(DATA PROVIDED)
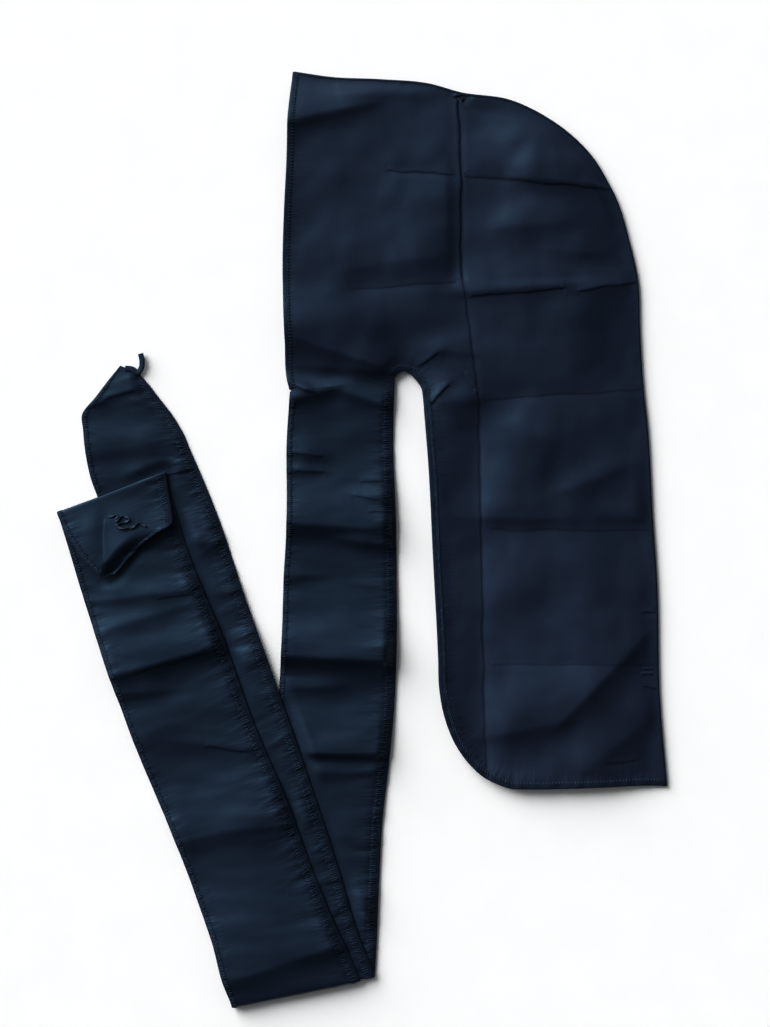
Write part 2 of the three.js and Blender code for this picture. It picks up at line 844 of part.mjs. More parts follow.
function addPiece(name, geometry, color, roughness) {
  const material = new THREE.MeshStandardMaterial({ color, roughness, metalness: 0 });
  const mesh = new THREE.Mesh(geometry, material);
  mesh.name = name;
  durag.add(mesh);
}

const satinColor = 0x1a2434;
const satinRoughness = 0.36;
const hemColor = 0x141c2a;
const hemRoughness = 0.5;
const satin = (name, geometry) => addPiece(name, geometry, satinColor, satinRoughness);
const hem = (name, geometry) => addPiece(name, geometry, hemColor, hemRoughness);

satin("far_panel", geometryOf(panelPrism(0, clothThick)));
satin("near_panel", geometryOf(nearPanel));
hem("crown_seam", carriedStrip(seamPath, hemRing(seamWidth, layerPitch + clothThick), onTable));
hem("far_front_hem", panelHemStrip(frontPath, onTable));
hem("near_front_hem", panelHemStrip(frontPath, nearSideHeight));
hem("far_tail_hem", panelHemStrip(backHemPath, onTable));
hem("near_tail_hem", panelHemStrip(backHemPath, nearSideHeight));
satin("far_tie", tieCloth(farStations));
satin("near_tie", tieCloth(nearStations));
hem("far_tie_outer_hem", tieOuterHem(farStations));
hem("far_tie_inner_hem", tieInnerHem(farStations));
hem("near_tie_outer_hem", tieOuterHem(nearStations));
hem("near_tie_inner_hem", tieInnerHem(nearStations));
hem("near_tie_hem_end", nearHemEnd());
hem("far_tie_hem_end", farHemEnd());

const box = new THREE.Box3().setFromObject(durag);
const middle = box.getCenter(new THREE.Vector3());
durag.position.set(-middle.x, -middle.y, -box.min.z);

export default durag;
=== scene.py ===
# %% [markdown]
# # A satin durag, folded in half and laid flat
# The real thing is two mirrored panels of thin navy satin, sewn together along the crown and the
# back of the head, with a long tie at each side. Here it lies folded along that seam. Both ties
# run down together, fold up to the left at the bottom, and the far tie's end is turned over.
# The solids in the frame already have the sizes and the layers. Every piece below is a surface
# worked out on a grid of two parameters, so that each fold, pucker and stitch is a term in a
# formula and can be moved by changing one row of a table.

# %% Load the frame
import math

import bmesh
import bpy
import numpy as np
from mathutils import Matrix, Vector


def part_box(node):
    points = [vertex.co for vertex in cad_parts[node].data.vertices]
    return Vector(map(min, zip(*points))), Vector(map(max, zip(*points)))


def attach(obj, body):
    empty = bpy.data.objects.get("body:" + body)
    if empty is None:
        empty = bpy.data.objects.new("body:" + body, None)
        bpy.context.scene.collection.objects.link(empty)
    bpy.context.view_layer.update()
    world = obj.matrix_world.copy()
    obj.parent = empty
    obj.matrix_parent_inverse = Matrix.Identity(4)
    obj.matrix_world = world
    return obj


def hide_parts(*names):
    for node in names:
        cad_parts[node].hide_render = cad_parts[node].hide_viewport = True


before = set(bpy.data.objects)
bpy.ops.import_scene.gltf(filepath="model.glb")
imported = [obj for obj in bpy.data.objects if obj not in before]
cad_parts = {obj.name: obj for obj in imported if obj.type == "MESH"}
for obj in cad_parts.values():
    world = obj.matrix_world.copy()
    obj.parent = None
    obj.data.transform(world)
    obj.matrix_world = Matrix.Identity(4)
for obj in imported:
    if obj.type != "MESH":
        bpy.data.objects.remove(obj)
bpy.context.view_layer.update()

print("solids in the frame:", len(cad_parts))

# %% [markdown]
# ## Sizes
# The drawing is kept in millimetres, with its zero at the lower end of the cap's front edge,
# where the ties begin: x runs towards the nape and y towards the crown. These are the sizes that
# the solids were made from. The crown seam is the one solid whose box touches two known points,
# the upper front corner and the lower end of the tail, so it says where the drawing's zero lies.

# %% Driving sizes, in millimetres
MM = 0.001
rest_gap = 0.05
cap_height = 240.0
tail_width = 165.0
tail_length = 295.0
notch_width = 22.0
tie_width = 80.0
tie_drop = 450.0
near_rise = 484.0
far_rise = 402.0
flap_length = 63.0
near_lean = 16.9
far_lean = 20.2
flap_lean = 180.0

layer_pitch = 2.2
seam_width = 4.0
panel_hem = 5.0
outer_hem = 4.0
inner_hem = 7.0
hem_thick = 1.15
cloth_thick = 0.5

cap_depth = tie_width + notch_width + tail_width
tail_front = cap_depth - tail_width
tail_flare = 0.105
seam_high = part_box("crown_seam")[1]
zero = np.array(
    [
        seam_high.x - MM * (cap_depth + tail_flare * tail_width),
        seam_high.y - MM * cap_height,
        0.0,
    ]
)
print("drawing zero, metres:", zero.round(4))

# %% [markdown]
# ## Outline
# Short tables give the outline as shares of the sizes above. A smooth curve goes through each:
# between two points it is a cubic whose slopes follow the neighbouring points, which is what a
# soft edge does when it is laid down by hand.

# %% Outline tables and smooth paths
front_table = [
    [0.006, 0.0],
    [-0.003, 0.04],
    [-0.008, 0.16],
    [-0.014, 0.41],
    [-0.011, 0.54],
    [-0.003, 0.73],
    [0.0, 0.85],
    [0.014, 1.0],
]
crown_table = [
    [0.014, 1.0],
    [0.118, 0.984],
    [0.258, 0.977],
    [0.399, 0.963],
    [0.483, 0.937],
    [0.626, 0.912],
    [0.739, 0.85],
    [0.812, 0.787],
    [0.862, 0.725],
    [0.896, 0.662],
    [0.924, 0.6],
    [0.958, 0.475],
    [0.983, 0.35],
    [0.989, 0.19],
    [1.0, 0.0],
]
back_table = [
    [0.014, 0.071],
    [0.041, 0.325],
    [0.059, 0.478],
    [0.073, 0.783],
    [tail_flare, 1.0],
]
lower_table = [
    [tail_flare, 1.0],
    [-0.018, 1.0],
    [-0.2, 1.004],
    [-0.382, 1.007],
    [-0.55, 1.008],
    [-0.614, 1.006],
    [-0.66, 0.997],
    [-0.727, 0.979],
]
tail_front_table = [
    [0.209, 0.947],
    [0.144, 0.897],
    [0.1, 0.84],
    [0.068, 0.75],
    [0.064, 0.681],
    [0.041, 0.427],
    [0.018, 0.173],
    [0.0, 0.05],
]
notch_table = [
    [0.97, -0.27],
    [0.9, 0.14],
    [0.69, 0.44],
    [0.49, 0.63],
    [0.284, 0.7],
    [0.114, 0.63],
    [0.0, 0.44],
]


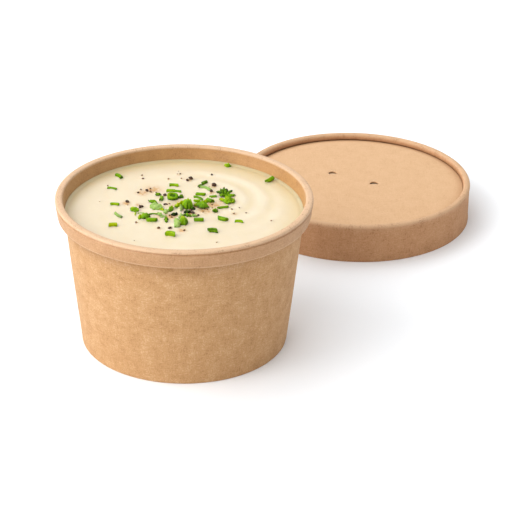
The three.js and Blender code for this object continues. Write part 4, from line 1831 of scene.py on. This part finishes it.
@dataclass(frozen=True)
class Studio:
    """The pale floor, soft lights, strongest from the front left, and the camera, in metres and degrees."""

    eye: tuple[float, float, float] = (-0.0098, -0.895, 0.4536)
    pitch: float = 26.56
    roll: float = math.degrees(0.017)
    focal_pixels: float = 2047.18
    image_pixels: float = 512.0
    sensor: float = 36.0
    floor_half: float = 4.0
    floor_colour: Colour = (0.912, 0.932, 0.954, 1)
    sky: float = 0.3
    box_size: float = 1.7
    box_distance: float = 1.6
    boxes: Sequence[SoftBox] = (
        SoftBox("left", 190, 30, 18.1),
        SoftBox("front_left", 225, 24, 12.9),
        SoftBox("high_front_left", 225, 50, 11.8),
        SoftBox("high_back_left", 135, 50, 7.6),
        SoftBox("high_back", 90, 50, 10.0),
        SoftBox("right", 0, 20, 8.7),
    )

    def build(self, target: Vector) -> None:
        """Sets up everything around the object.

        Args:
            target: the point that the lights face.
        """
        self._floor()
        for box in self.boxes:
            self._light(box, target)
        self._sky()
        self._camera()
        bpy.context.scene.view_settings.view_transform = "Standard"
        bpy.context.scene.view_settings.look = "None"

    def _floor(self) -> None:
        """Lays the floor."""
        half = self.floor_half
        mesh = bpy.data.meshes.new("floor")
        corners = [(-half, -half, 0), (half, -half, 0), (half, half, 0), (-half, half, 0)]
        mesh.from_pydata(corners, [], [(0, 1, 2, 3)])
        finish, sheet, shader = new_finish("floor")
        sheet.feed(shader, {"Base Color": self.floor_colour, "Roughness": 0.9, "Specular IOR Level": 0.1})
        mesh.materials.append(finish)
        floor = bpy.data.objects.new("floor", mesh)
        bpy.context.scene.collection.objects.link(floor)

    def _light(self, box: SoftBox, target: Vector) -> None:
        """Hangs one soft light and turns it to the object.

        Args:
            box: the light.
            target: the point that it faces.
        """
        light = bpy.data.lights.new(box.name, "AREA")
        light.energy = box.power
        light.size = self.box_size
        lamp = bpy.data.objects.new(box.name, light)
        bpy.context.scene.collection.objects.link(lamp)
        bearing, elevation = math.radians(box.bearing), math.radians(box.elevation)
        level = math.cos(elevation)
        direction = Vector((level * math.cos(bearing), level * math.sin(bearing), math.sin(elevation)))
        lamp.location = target + direction * self.box_distance
        lamp.rotation_euler = direction.to_track_quat("Z", "Y").to_euler()

    def _sky(self) -> None:
        """Fills the room with even white light."""
        world = bpy.data.worlds.new("studio")
        world.use_nodes = True
        background = world.node_tree.nodes["Background"]
        background.inputs["Color"].default_value = (1, 1, 1, 1)
        background.inputs["Strength"].default_value = self.sky
        bpy.context.scene.world = world

    def _camera(self) -> None:
        """Puts the camera at the photograph's viewing angle."""
        data = bpy.data.cameras.new("camera")
        data.sensor_width = self.sensor
        data.lens = self.focal_pixels * self.sensor / self.image_pixels
        data.clip_end = 50
        camera = bpy.data.objects.new("camera", data)
        bpy.context.scene.collection.objects.link(camera)
        tilt = Matrix.Rotation(math.radians(90 - self.pitch), 4, "X")
        roll = Matrix.Rotation(math.radians(self.roll), 4, "Z")
        camera.matrix_world = Matrix.Translation(self.eye) @ (tilt @ roll)
        bpy.context.scene.camera = camera


def settle(piece: bpy.types.Object, slot: str, *nodes: str) -> None:
    """Makes a piece ride on the container, hides the CAD nodes that it replaces, and logs it with its slot.

    Args:
        piece: the piece.
        slot: its material slot, which is only logged.
        *nodes: the CAD nodes that it replaces.
    """
    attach(piece, BODY)
    if nodes:
        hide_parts(*nodes)
    LOG.info("%s: %d faces, slot %s", piece.name, len(piece.data.polygons), slot)


def main() -> None:
    """Builds the container piece by piece around the frame."""
    logging.basicConfig(level=logging.INFO, format="%(name)s %(message)s")
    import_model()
    fibres = BoardFibres().group()
    outer, inner, rim = (finish.material(fibres) for finish in (CUP_BOARD, INNER_BOARD, RIM_BOARD))
    panel, skirt = (finish.material(fibres) for finish in (PANEL_BOARD, SHADED_SKIRT_BOARD))

    cup = Cup(Round.of_node("cup_wall"))
    settle(cup.build_wall([outer, inner, rim]), "kraft_board", "cup_wall")
    settle(cup.build_base(outer), "kraft_board", "cup_base")

    soup = Soup(cup)
    garnish = Garnish(soup)
    settle(soup.build(SoupFinish().material()), "cream_soup", "soup")
    for piece in garnish.build(HerbFinish().material(), PepperFinish().material()):
        settle(piece, "pepper" if piece.name.startswith("pepper") else "green_herbs", "soup")

    lid = Lid(Round.of_node("lid_ring"))
    settle(lid.build_ring(skirt), "lid_board", "lid_ring")
    settle(lid.build_panel(panel), "lid_board", "lid_panel")
    settle(lid.build_flaps(panel), "lid_board", "lid_panel")

    aim = (cup.rim.x + lid.ring.x) / 4, (cup.rim.y + lid.ring.y) / 4, cup.rim.height / 2
    Studio().build(Vector(aim) * MM)


if __name__ == "__main__":
    main()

(EXERCISE AIM) Above are the lines; repeat exactly the ones from the line containing "before = set(bpy.data.objects)" down to the line containing "flap_lean = 180.0", both inclusive.

(EXERCISE SOLUTION)
before = set(bpy.data.objects)
bpy.ops.import_scene.gltf(filepath="model.glb")
imported = [obj for obj in bpy.data.objects if obj not in before]
cad_parts = {obj.name: obj for obj in imported if obj.type == "MESH"}
for obj in cad_parts.values():
    world = obj.matrix_world.copy()
    obj.parent = None
    obj.data.transform(world)
    obj.matrix_world = Matrix.Identity(4)
for obj in imported:
    if obj.type != "MESH":
        bpy.data.objects.remove(obj)
bpy.context.view_layer.update()

print("solids in the frame:", len(cad_parts))

# %% [markdown]
# ## Sizes
# The drawing is kept in millimetres, with its zero at the lower end of the cap's front edge,
# where the ties begin: x runs towards the nape and y towards the crown. These are the sizes that
# the solids were made from. The crown seam is the one solid whose box touches two known points,
# the upper front corner and the lower end of the tail, so it says where the drawing's zero lies.

# %% Driving sizes, in millimetres
MM = 0.001
rest_gap = 0.05
cap_height = 240.0
tail_width = 165.0
tail_length = 295.0
notch_width = 22.0
tie_width = 80.0
tie_drop = 450.0
near_rise = 484.0
far_rise = 402.0
flap_length = 63.0
near_lean = 16.9
far_lean = 20.2
flap_lean = 180.0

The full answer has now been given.